++++ Data segment ++++

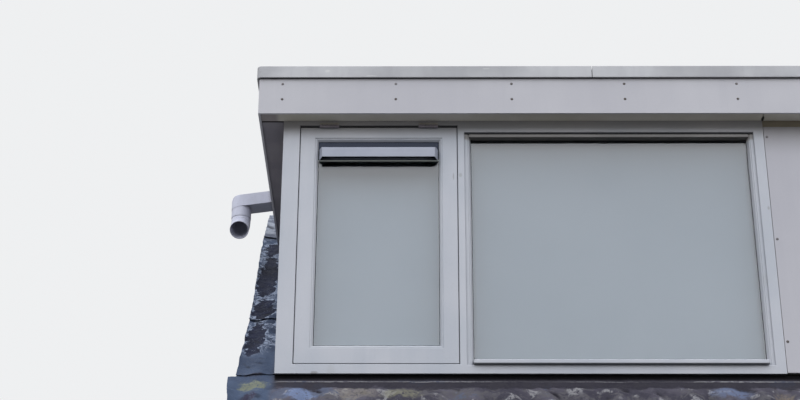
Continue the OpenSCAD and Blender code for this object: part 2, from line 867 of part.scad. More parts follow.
// Rectangular outlet on the side fascia, with a round collar under its end
module rain_outlet() {
    color("lavender") difference() {
        union() {
            translate([outlet_x, outlet_y, outlet_z]) outlet_body(0);
            translate([outlet_x - outlet_reach, outlet_y, collar_top - collar_len])
                cylinder(h = collar_len + outlet_h / 4, r = collar_r);
        }
        translate([outlet_x, outlet_y, outlet_z]) outlet_body(pipe_wall);
        translate([outlet_x - outlet_reach, outlet_y, collar_top - collar_len - cut])
            cylinder(h = collar_len + outlet_h / 4 + cut, r = collar_r - pipe_wall);
        block([outlet_x, outlet_y - outlet_w, outlet_z - outlet_h],
            [outlet_x + 2 * outlet_h, outlet_y + outlet_w, outlet_z + outlet_h]);
    }
}

// Bend that turns the pipe from plumb to the slope of the roof
module rain_bend() {
    color("lavender") translate([outlet_x - outlet_reach, outlet_y - bend_r, collar_top - collar_len])
        rotate([0, 90, 0]) rotate([0, 0, 90 - roof_pitch]) rotate_extrude(angle = roof_pitch)
            translate([bend_r, 0]) difference() {
                circle(bend_out);
                circle(bend_out - pipe_wall);
            }
}

// Socket at the end of the bend, open to the slope
module rain_spout() {
    color("lavender") translate([outlet_x - outlet_reach, outlet_y - bend_r, collar_top - collar_len])
        rotate([-roof_pitch, 0, 0]) translate([0, bend_r, 0]) mirror([0, 0, 1]) difference() {
            cylinder(h = mouth_len, r = mouth_bore_r + mouth_wall);
            translate([0, 0, -cut]) cylinder(h = mouth_len, r = pipe_r - pipe_wall);
            translate([0, 0, 2 * pipe_wall]) cylinder(h = mouth_len, r = mouth_bore_r);
        }
}

front_sole();
on_both_sides() side_sole();  // side_soles
over_tiles() rear_plate();
mirror([1, 0, 0]) cheek();  // cheek_left
cheek();  // cheek_right
on_both_sides() cheek_cladding();  // cheek_claddings
inner_linings();
ceiling_lining();
in_left_unit() window_frame();  // window_frame_left
in_right_unit() window_frame();  // window_frame_right
in_left_unit() casement();  // casement_left
in_right_unit() casement();  // casement_right
in_both_units() casement_bead();  // casement_beads
in_both_units() casement_pane();  // casement_glass
in_both_units() fixed_pane();  // fixed_glass
in_both_units() fixed_bead();  // fixed_beads
in_both_units() bottom_bead();  // bottom_beads
in_left_unit() vent_grille();  // vent_grille_left
in_right_unit() vent_grille();  // vent_grille_right
in_both_units() unit_hinges();  // casement_hinges
in_left_unit() cloth_casement();  // blind_left_casement
in_left_unit() cloth_fixed();  // blind_left_fixed
in_right_unit() cloth_casement();  // blind_right_casement
in_right_unit() cloth_fixed();  // blind_right_fixed
in_both_units() cassettes();  // blind_cassettes
centre_wall();
centre_panel();
soffit_front();
over_tiles() on_both_sides() soffit_side();  // soffit_sides
fascia_front();
over_tiles() on_both_sides() fascia_side();  // fascia_sides
trim_front_corner();  // trim_front_left
trim_front_middle();
mirror([1, 0, 0]) trim_front_corner();  // trim_front_right
over_tiles() on_both_sides() trim_side();  // trim_sides
over_tiles() roof_joists();
over_tiles() roof_deck();
over_tiles() roof_kerb();
over_tiles() roof_membrane();
lead_apron();
mirror([1, 0, 0]) lead_side();  // lead_side_left
lead_side();  // lead_side_right
rain_outlet();
rain_bend();
rain_spout();
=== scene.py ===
import bpy
import bmesh
import math
import numpy as np
from mathutils import Matrix, Vector, noise


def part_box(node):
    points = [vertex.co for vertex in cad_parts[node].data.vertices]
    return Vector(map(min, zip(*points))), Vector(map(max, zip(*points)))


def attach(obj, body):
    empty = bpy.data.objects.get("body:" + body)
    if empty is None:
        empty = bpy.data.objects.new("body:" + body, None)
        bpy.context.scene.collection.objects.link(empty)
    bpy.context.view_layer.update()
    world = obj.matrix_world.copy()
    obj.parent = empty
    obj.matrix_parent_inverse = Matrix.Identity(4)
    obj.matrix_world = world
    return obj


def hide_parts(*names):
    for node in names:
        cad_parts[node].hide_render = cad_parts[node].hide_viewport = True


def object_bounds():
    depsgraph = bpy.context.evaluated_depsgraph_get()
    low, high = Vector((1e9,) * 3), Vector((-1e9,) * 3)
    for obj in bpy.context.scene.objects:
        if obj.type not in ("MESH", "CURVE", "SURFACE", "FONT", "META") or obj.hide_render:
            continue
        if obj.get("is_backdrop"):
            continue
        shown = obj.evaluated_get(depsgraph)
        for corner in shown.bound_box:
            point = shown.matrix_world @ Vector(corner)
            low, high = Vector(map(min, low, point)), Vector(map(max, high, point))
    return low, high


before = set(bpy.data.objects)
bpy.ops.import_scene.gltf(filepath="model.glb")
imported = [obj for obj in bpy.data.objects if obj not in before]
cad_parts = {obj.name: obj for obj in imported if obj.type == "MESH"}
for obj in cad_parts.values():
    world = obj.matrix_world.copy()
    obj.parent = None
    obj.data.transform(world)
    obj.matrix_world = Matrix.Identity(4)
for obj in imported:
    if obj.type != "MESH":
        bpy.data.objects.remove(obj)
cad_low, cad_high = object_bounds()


# The place one looks from: on the ground in front of the dormer, a little left of its middle,
# with a long lens that looks up at the front. Lengths are in metres, here and below.
lens = bpy.data.cameras.new("viewpoint")
lens.lens = 83.32
lens.sensor_width = 36
lens.clip_start = 0.1
lens.clip_end = 200
viewpoint = bpy.data.objects.new("viewpoint", lens)
bpy.context.scene.collection.objects.link(viewpoint)
pitch = math.radians(27.930)
yaw = math.radians(0.635)
roll = math.radians(0.281)
stand = Matrix.Translation((-2.0295, -7.3003, -2.9145))
look = Matrix.Rotation(yaw, 4, "Z") @ Matrix.Rotation(math.pi / 2 + pitch, 4, "X")
viewpoint.matrix_world = stand @ look @ Matrix.Rotation(roll, 4, "Z")
bpy.context.scene.camera = viewpoint


# Bare softwood: the soles that stand on the roof, the plate at the back, the joists and the kerb.
# Planed and untreated, nailed together; each run of timber has its grain along its length.
def put(tree, kind, inputs=None, **settings):
    made = tree.nodes.new("ShaderNode" + kind)
    for name, value in settings.items():
        setattr(made, name, value)
    for name, value in (inputs or {}).items():
        if isinstance(value, bpy.types.NodeSocket):
            tree.links.new(value, made.inputs[name])
        else:
            made.inputs[name].default_value = value
    return made


# A node that stands in the same tree as whatever feeds it
def follow(kind, inputs, **settings):
    tree = next(value.id_data for value in inputs.values() if isinstance(value, bpy.types.NodeSocket))
    return put(tree, kind, inputs, **settings)


def feed(made, **values):
    for name, value in values.items():
        made.id_data.links.new(value, made.inputs[name.replace("_", " ")])


def use(tree, group, **inputs):
    return put(tree, "Group", inputs, node_tree=group).outputs


def sums(operation, first, second=0.0, clamp=False):
    return follow("Math", {0: first, 1: second}, operation=operation, use_clamp=clamp).outputs[0]


def times(first, second, clamp=False):
    return sums("MULTIPLY", first, second, clamp)


def vectors(operation, first, second=(0, 0, 0)):
    return follow("VectorMath", {0: first, 1: second}, operation=operation).outputs


def spread(value, low, high, to_low=0.0, to_high=1.0):
    inputs = {"Value": value, "From Min": low, "From Max": high, "To Min": to_low, "To Max": to_high}
    return follow("MapRange", inputs, interpolation_type="SMOOTHSTEP").outputs[0]


def blend(share, below, above, kind="MIX"):
    inputs = {0: share, 6: below, 7: above}
    return follow("Mix", inputs, data_type="RGBA", blend_type=kind).outputs[2]


def coats(colour, *layers):
    for mask, tone, *amount in layers:
        colour = blend(times(mask, *amount) if amount else mask, colour, tone)
    return colour


def shade(red, green, blue):
    parts = [value / 255 for value in (red, green, blue)]
    return (*[v / 12.92 if v < 0.04045 else ((v + 0.055) / 1.055) ** 2.4 for v in parts], 1.0)


def object_place(tree):
    return put(tree, "TexCoord").outputs["Object"]


def mottle(place, scale, detail, roughness=0.5, distortion=0.0):
    inputs = {"Vector": place, "Scale": scale, "Detail": detail, "Roughness": roughness,
              "Distortion": distortion}
    return follow("TexNoise", inputs).outputs[0]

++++

### Written request:
The lines to quote run from the one containing "over_tiles() on_both_sides() fascia_side();" to the one containing "bpy.context.view_layer.update()". Quote them exactly, with both of those lines, and nothing else.

### Response:
over_tiles() on_both_sides() fascia_side();  // fascia_sides
trim_front_corner();  // trim_front_left
trim_front_middle();
mirror([1, 0, 0]) trim_front_corner();  // trim_front_right
over_tiles() on_both_sides() trim_side();  // trim_sides
over_tiles() roof_joists();
over_tiles() roof_deck();
over_tiles() roof_kerb();
over_tiles() roof_membrane();
lead_apron();
mirror([1, 0, 0]) lead_side();  // lead_side_left
lead_side();  // lead_side_right
rain_outlet();
rain_bend();
rain_spout();
=== scene.py ===
import bpy
import bmesh
import math
import numpy as np
from mathutils import Matrix, Vector, noise


def part_box(node):
    points = [vertex.co for vertex in cad_parts[node].data.vertices]
    return Vector(map(min, zip(*points))), Vector(map(max, zip(*points)))


def attach(obj, body):
    empty = bpy.data.objects.get("body:" + body)
    if empty is None:
        empty = bpy.data.objects.new("body:" + body, None)
        bpy.context.scene.collection.objects.link(empty)
    bpy.context.view_layer.update()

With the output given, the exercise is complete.